Thanks for askin. Consider chain(), which currently DOES offer random access if its constituents to. In that case, the number of ranges chained is a compile-time constant dictated by the source code being compiled; no data dependency. In contrast, the performance of joiner()'s proposed primitives would be dependent on the data. For your simplest example, length would be linear in the number of ranges. One way to improve on that would be to compute length upon the first call and then memoize (and update) it. There is a risk it could go out of sync if someone changes the ranges involved surreptitiously.

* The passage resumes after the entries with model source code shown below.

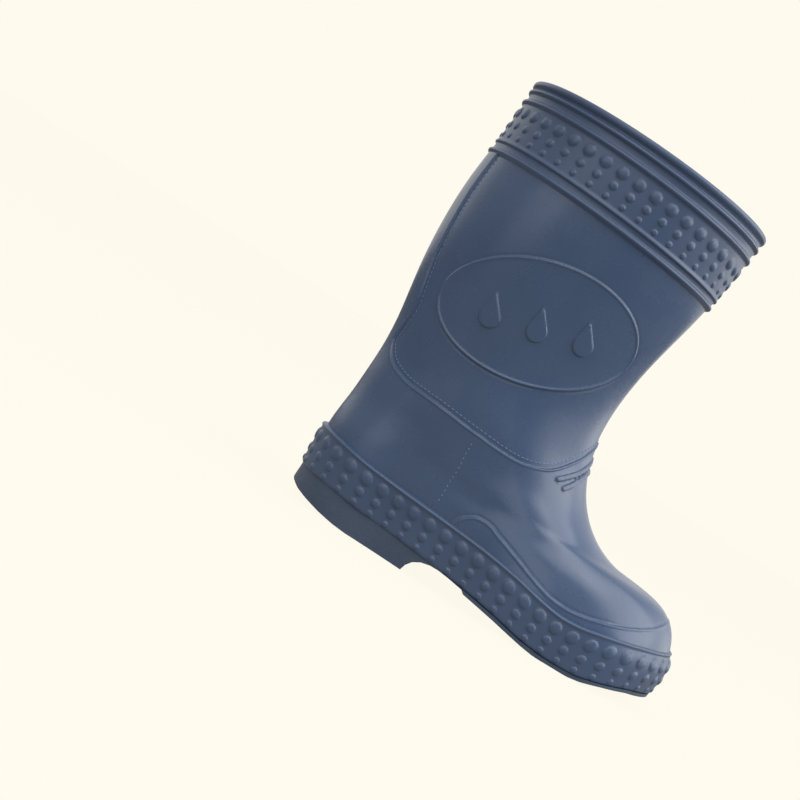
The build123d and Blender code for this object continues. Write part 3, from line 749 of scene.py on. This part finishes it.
def knit(name, tone):
    """Brushed tricot lining: fine wales and courses with a short nap."""
    n = Nodes(name)
    wave = n.add("ShaderNodeTexWave", wave_type="BANDS", bands_direction="Z", wave_profile="SIN")
    wave.inputs["Scale"].default_value = 420
    wave.inputs["Distortion"].default_value = 1.6
    wave.inputs["Detail"].default_value = 2.0
    wave.inputs["Detail Scale"].default_value = 2.5
    n.link(n.place, wave.inputs["Vector"])
    nap = n.noise(0.7, 3.0, 0.65)
    height = n.math("ADD", n.math("MULTIPLY", wave.outputs["Fac"], 0.5), nap)
    colour = n.ramp(n.math("ADD", n.math("MULTIPLY", nap, 0.7),
                           n.math("MULTIPLY", n.noise(18, 2.0), 0.3)),
                    (0.35, [c * 0.8 for c in tone]), (0.65, [c * 1.15 for c in tone]))
    return n.finish(colour, n.span(nap, 0.3, 0.7, 0.82, 0.98), n.bump(height, 0.16, 0.9),
                    Specular_IOR_Level=0.25, Sheen_Weight=0.35, Sheen_Roughness=0.5)


def foam(name, tone):
    """Cut foam edge with open pores; the colour is painted darker in the pores as shade."""
    n = Nodes(name)
    pores = n.cells(0.9)
    # darker colour at the pore centres: painted shade in the pores; the dimples are a bump
    colour = n.ramp(pores, (0.1, [c * 0.7 for c in tone]), (0.5, tone))
    return n.finish(colour, n.span(n.noise(1.5), 0.3, 0.7, 0.85, 0.97), n.bump(pores, 0.12, 0.8),
                    Specular_IOR_Level=0.3)


BLUE = (0.046, 0.078, 0.150)
GLOSS = moulded("boot_gloss_face", BLUE, 0.27, 0.035, 0.035)
BAND = moulded("boot_band_face", [c * 0.92 for c in BLUE], 0.37, 0.03, 0.04)
# the stitch dashes are raised geometry; their colour, the boot's blue made 1.9 times lighter, is a
# painted highlight
PAINTED_HIGHLIGHT_STITCH = moulded("boot_stitch_painted_highlight_face", [c * 1.9 for c in BLUE], 0.36, 0.01, 0.02)
MATT = eroded("sole_matt_face", (0.040, 0.062, 0.108), 0.55, 0.5, 0.05)
TREAD = eroded("sole_tread_face", (0.037, 0.058, 0.100), 0.46, 0.42, 0.03)
LINING = knit("lining_cloth_face", (0.052, 0.062, 0.094))
FOAM = foam("insole_foam_face", (0.30, 0.28, 0.24))


def dress(obj, material):
    if len(obj.material_slots) == 0:
        obj.data.materials.append(material)
    for slot in obj.material_slots:
        slot.link = "OBJECT"
        slot.material = material


for piece, material in (("leg_and_foot", GLOSS), ("studded_collar", BAND), ("studded_foxing", BAND),
                        ("seam_stitches", PAINTED_HIGHLIGHT_STITCH), ("side_stitches", PAINTED_HIGHLIGHT_STITCH)):
    dress(bpy.data.objects[piece], material)
for node, material in (("sole_core", MATT), ("heel_block", MATT), ("forefoot_outsole", TREAD),
                       ("lining", LINING), ("insole_foam", FOAM), ("insole_cloth", LINING)):
    dress(bpy.data.objects[node], material)


# ---------------------------------------------------------------- camera, floor and light
def look(obj, place, target, roll=0.0):
    f = (Vector(target) - Vector(place)).normalized()
    right = f.cross(Vector((0, 0, 1))).normalized()
    up = right.cross(f)
    r = right * cos(roll) + up * sin(roll)
    u = -right * sin(roll) + up * cos(roll)
    m = Matrix((r, u, -f)).transposed().to_4x4()
    m.translation = Vector(place)
    obj.matrix_world = m


def softbox(name, place, target, width, height, watts):
    light = bpy.data.lights.new(name, "AREA")
    light.shape = "RECTANGLE"
    light.size, light.size_y = width, height
    light.energy = watts
    obj = bpy.data.objects.new(name, light)
    bpy.context.scene.collection.objects.link(obj)
    look(obj, place, target)


CAMERA_X = (17.5 - MID_X) / 1000
CAMERA_BACK, CAMERA_UP, AIM_UP, CAMERA_ROLL = 0.548, 0.0717, 0.0455, radians(32)
cam_data = bpy.data.cameras.new("camera")
cam_data.lens = 73
cam_data.sensor_width = 36
cam_data.clip_start = 0.01
cam = bpy.data.objects.new("camera", cam_data)
bpy.context.scene.collection.objects.link(cam)
look(cam, (CAMERA_X, -CAMERA_BACK, CAMERA_UP), (CAMERA_X, 0, AIM_UP), CAMERA_ROLL)
bpy.context.scene.camera = cam

CREAM = (0.991, 0.956, 0.855, 1)


def studio_world():
    """Cream to the camera; to the boot, a white cove: bright above, behind and at the sides."""
    world = bpy.data.worlds.new("world")
    bpy.context.scene.world = world
    world.use_nodes = True
    tree = world.node_tree
    for node in list(tree.nodes):
        tree.nodes.remove(node)

    def add(kind, **values):
        node = tree.nodes.new(kind)
        for key, value in values.items():
            setattr(node, key, value)
        return node

    coord = add("ShaderNodeTexCoord")
    split = add("ShaderNodeSeparateXYZ")
    tree.links.new(coord.outputs["Generated"], split.inputs[0])

    def fade(axis, start, end, low, high):
        node = add("ShaderNodeMapRange", interpolation_type="SMOOTHSTEP")
        for key, value in (("From Min", start), ("From Max", end), ("To Min", low),
                           ("To Max", high)):
            node.inputs[key].default_value = value
        tree.links.new(split.outputs[axis], node.inputs["Value"])
        return node.outputs[0]

    above = fade("Z", 0.1, 0.9, 0.0, 0.6)
    behind = fade("Y", 0.0, 0.6, 0.0, 0.85)
    toe_side = fade("X", 0.5, 0.95, 0.05, 1.9)
    heel_side = fade("X", -0.3, -0.95, 0.0, 0.55)
    total = above
    for kind, part in (("MAXIMUM", behind), ("ADD", toe_side), ("ADD", heel_side)):
        node = add("ShaderNodeMath", operation=kind)
        tree.links.new(total, node.inputs[0])
        tree.links.new(part, node.inputs[1])
        total = node.outputs[0]
    cove = add("ShaderNodeBackground")
    cove.inputs[0].default_value = (1.0, 0.98, 0.95, 1)
    tree.links.new(total, cove.inputs[1])
    seen = add("ShaderNodeBackground")
    seen.inputs[0].default_value = CREAM
    path = add("ShaderNodeLightPath")
    mix = add("ShaderNodeMixShader")
    out = add("ShaderNodeOutputWorld")
    tree.links.new(path.outputs["Is Camera Ray"], mix.inputs[0])
    tree.links.new(cove.outputs[0], mix.inputs[1])
    tree.links.new(seen.outputs[0], mix.inputs[2])
    tree.links.new(mix.outputs[0], out.inputs[0])


studio_world()
softbox("top", (0.05, -0.42, 0.8), (0, 0, 0.07), 1.0, 0.7, 4.6)
softbox("toe_side", (0.66, -0.14, 0.66), (0.04, 0, 0.05), 0.8, 0.8, 4.4)
softbox("front", (-0.14, -0.85, 0.30), (0, 0, 0.04), 0.9, 0.34, 1.3)
softbox("heel_side", (-0.62, -0.72, 0.22), (-0.02, 0, 0.07), 0.42, 0.6, 0.7)

floor_mesh = bpy.data.meshes.new("floor")
floor_mesh.from_pydata([(-4, -4, 0), (4, -4, 0), (4, 4, 0), (-4, 4, 0)], [], [(0, 1, 2, 3)])
floor = bpy.data.objects.new("floor", floor_mesh)
bpy.context.scene.collection.objects.link(floor)


def floor_material():
    """Cream to the camera with a faint shadow; to the boot, dim and a little brighter near it."""
    n = Nodes("floor_face")
    n.shader.inputs["Base Color"].default_value = (0.8, 0.77, 0.7, 1)
    n.shader.inputs["Roughness"].default_value = 0.9
    path = n.add("ShaderNodeLightPath")
    glow = n.add("ShaderNodeEmission")
    glow.inputs["Color"].default_value = CREAM
    far = n.add("ShaderNodeVectorMath", operation="LENGTH")
    n.link(n.place, far.inputs[0])
    near = n.span(far.outputs["Value"], 0.2, 0.5, 0.4, 0.08)
    n.link(n.math("MAXIMUM", path.outputs["Is Camera Ray"], near), glow.inputs["Strength"])
    mix = n.add("ShaderNodeMixShader")
    n.link(n.span(path.outputs["Is Camera Ray"], 0.0, 1.0, 0.9, 0.97), mix.inputs[0])
    n.link(n.shader.outputs[0], mix.inputs[1])
    n.link(glow.outputs[0], mix.inputs[2])
    n.link(mix.outputs[0], n.tree.nodes["Material Output"].inputs[0])
    return n.mat


dress(floor, floor_material())
bpy.context.scene.view_settings.view_transform = "Standard"
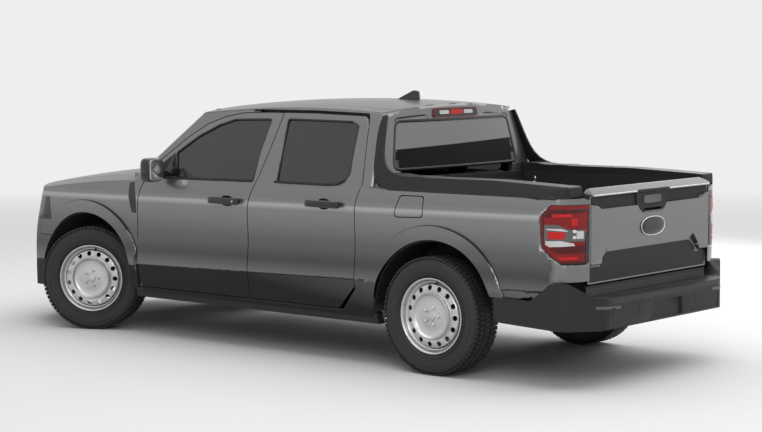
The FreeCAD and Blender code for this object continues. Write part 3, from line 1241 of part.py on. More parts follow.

One good thing to do here would be to specialize joiner().walkLength. Then people writing r.walkLength would benefit from the quicker specialized version. For indexed access, things get a fair amount more complicated. You can't afford linear time, so you need some serious data structure to ensure good performance there. That seems to take joiner() in a design space that makes it less attractive; currently it's a simple spec with a somewhat straightforward implementation. Andrei
Jan 20 2016
parent reply Maverick Chardet <chardetm gmail.com> writes:
On Thursday, 21 January 2016 at 01:22:43 UTC, Andrei Alexandrescu 
wrote:
 Thanks for askin. Consider chain(), which currently DOES offer 
 random access if its constituents to. In that case, the number 
 of ranges chained is a compile-time constant dictated by the 
 source code being compiled; no data dependency.

 In contrast, the performance of joiner()'s proposed primitives 
 would be dependent on the data. For your simplest example, 
 length would be linear in the number of ranges. One way to 
 improve on that would be to compute length upon the first call 
 and then memoize (and update) it. There is a risk it could go 
 out of sync if someone changes the ranges involved 
 surreptitiously.

 One good thing to do here would be to specialize 
 joiner().walkLength. Then people writing r.walkLength would 
 benefit from the quicker specialized version.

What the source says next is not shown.